Il n’y a pas pire sourd…

La rue a parlé ; elle a signifié son rejet ; elle a montré sa maturité ; elle a donné une leçon de démocratie. Mais l’Algérie officielle ne change pas son discours d’un iota. Il y a bien sûr la mystification de la continuité de la continuité ; puis, il y a un programme à affiner ; ensuite, il y a – comme promesses électoralistes – des changements en profondeur qui vont se faire si, bien sûr, l’ex-futur-Président est réélu. Comme s’il fallait en douter un seul instant ! Pour ça, l’Algérie officielle est très forte, c’est son sport favori. Et on égrène les millions de logements, l’autoroute Est-Ouest, la réconciliation nationale… Comme s’il s’agissait de cadeaux offerts au pauvre peuple algérien. Comme si ce n’était pas du devoir de l’Algérie officielle de faire ce minimum. Soyons sérieux, arrêtez d’insulter l’intelligence de ce peuple. Les logements, et tout le toutim, c’est votre job. Vous n’avez fait que votre job. Rien d’autre ! Puis, si cela ne suffisait pas, l’Algérie officielle ne fait pas dans la demi-mesure. L’ex-futur-Président est un «envoyé de Dieu». Rien que ça ! Plus c’est gros, mieux ça passe. C’est à croire que ce peuple est tombé de la dernière pluie. Et si cela ne suffisait pas, l’Algérie officielle remet sur le tapis de la fuite en avant l’arbitrage des urnes. Et voilà ! Les urnes ! Le vote ! Comme si l’Algérien a réellement voté, une fois dans sa vie. Je veux bien croire à ces élections, je n’y arrive pas. Tout semble d’ores et déjà truqué. Tout semble relever de la manipulation. Tout semble relever d’un jeu politicien malsain. J’ai beau prendre le problème de tous les côtés, je n’y arrive pas. Je vois d’ici le score de l’ex-futur-Président tourner autour d’une confortable majorité. Les urnes auront parlé ; non, justement. Et dans tout ça, l’Algérie officielle tourne le dos à l’Algérie profonde qui, dans les règles de l’art, a étalé sa classe démocratique vendredi dernier. En attendant, Sellal, sans fonction officielle, se promène au Sud en compagnie d’une délégation celle-là officielle. Et alors ? Il n’y a rien de particulier. Comme dit l’Algérie profonde : «H’na fi h’na !» Il n’y a rien de surprenant. L’administration. Le FLN. Les partis de l’Alliance. L’envoyé de Dieu. L’UGTA. Le FCE. Tout ça dans ça, et ça donne le cinquième mandat. Ah, j’ai failli oublier la mosquée…

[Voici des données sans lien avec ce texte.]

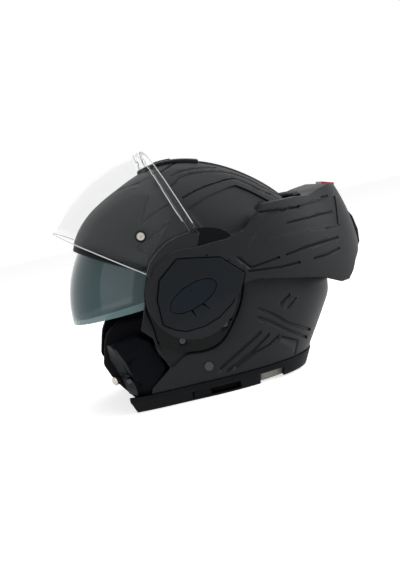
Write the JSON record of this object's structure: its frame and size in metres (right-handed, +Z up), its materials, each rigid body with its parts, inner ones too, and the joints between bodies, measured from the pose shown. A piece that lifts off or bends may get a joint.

Le choix est simple, précise l’Algérie officielle. Ou c’est le cinquième mandat, ou c’est le chaos. Rien que ça ! Ce choix est étroitement lié à l’ancienneté de l’ex-futur-Président. Vingt ans ! Vingt ans ! De règne. De «houkm». De «koursi». Ça donne envie de continuer. Ça donne envie de tenter le diable, de le tirer par la queue et d’aller à contre-sens de l’Histoire des pays civilisés. Il n’y a qu’à faire le compte : Ben Bella, de 62 à 65. Boumediène, de 65 à 78. Chadli, de 78 à 88. Bouteflika, de 99 à 2019, sans compter le rabiot à venir, c’est-à-dire de 2019 à plus… Boumediène a «coup d’étatisé» Ben Bella. Chadli a profité du décès de Boumediène et se fait élire dans des chiffres à l’URSS, du temps de Brejnev. Et Chadli a bénéficié du grade du plus ancien… etc. Et ainsi de suite !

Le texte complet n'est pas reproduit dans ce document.